Assim, a partir da decisão tomada pelo próprio Comitê, que conta com nove representantes do governo, quatro do terceiro setor, quatro das empresas e quatro da academia, a consulta pública instalada pelo MCTIC passará a constituir uma primeira etapa do processo de revisão da estrutura de governança da Internet, cabendo então ao CGI.br a responsabilidade por coordenar a elaboração da recomendação final a ser encaminhada ao governo, para eventual edição de novo decreto.

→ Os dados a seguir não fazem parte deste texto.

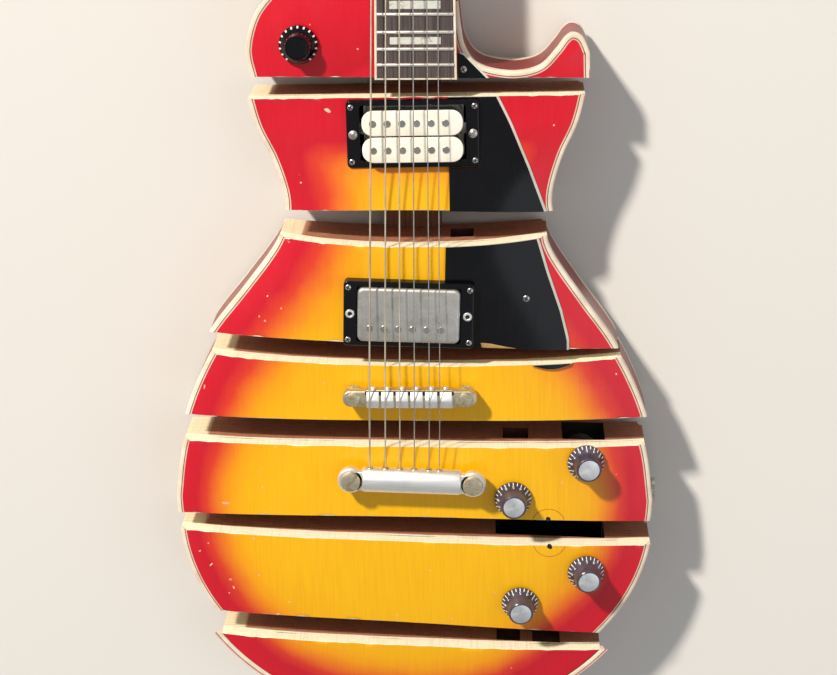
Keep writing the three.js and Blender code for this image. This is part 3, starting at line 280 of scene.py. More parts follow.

A Coalizão Direitos na Rede tem feito das disposições expressas na Lei 12.965/14, no sentido de que a governança da Internet deve se dar de acordo com mecanismos multiparticipativos, transparentes, colaborativos e democráticos – conforme o art.24 da referida lei -, com a participação do governo, do setor empresarial, da sociedade civil e da comunidade acadêmica. Sendo assim, reiteramos um dos princípios para governança que defendemos por intermédio de nossa Plataforma para as eleições do CGI.br deste ano:
“Fortalecimento do Comitê Gestor da Internet no Brasil, preservando suas atribuições e seu caráter multissetorial, como garantia da governança multiparticipativa e democrática da Internet, como está estabelecido pelo Marco Civil da Internet. Afirmação do CGI como peça fundamental de um ecossistema regulatório para a Internet, entendida em sentido amplo, inclusive contribuindo para a formulação de modelos de novas autoridades regulatórias, como no caso da proteção de dados.”
Acreditamos que o lançamento unilateral de uma consulta pública, constitui uma ruptura com o multissetorialismo que representa característica histórica dos debates sobre a Internet, potencialmente enfraquecendo o CGI.br. Considerando que a atuação do CGI possui reconhecimento internacional, servindo inclusive de inspiração e de modelo para outros países, a Coalizão Direitos da Rede entende que o mesmo deve ser fortalecido. Assim, defendemos que as contribuições a serem apresentadas para o processo de revisão do CGI.br sejam endereçadas principalmente para plataforma a ser divulgada pelo próprio Comitê, de modo que as mesmas venham servir de referência para a etapa posterior.
Destacamos ainda a importância de que todos os atores interessados na governança da Internet brasileira se mobilizem para participar presencialmente dos debates sobre o tema que acontecerão ao longo do VII Fórum da Internet no Brasil, que ocorrerá na cidade do Rio de Janeiro, de 14 a 17 de novembro deste ano. À ocasião e durante as consultas realizadas pelo CGI.br, a Coalizão Direitos na Rede e as organizações que a integram ativamente encaminharão propostas para a ampliar a participação e transparência do Comitê, prezando pelo avanço e manutenção da gestão democrática da Internet.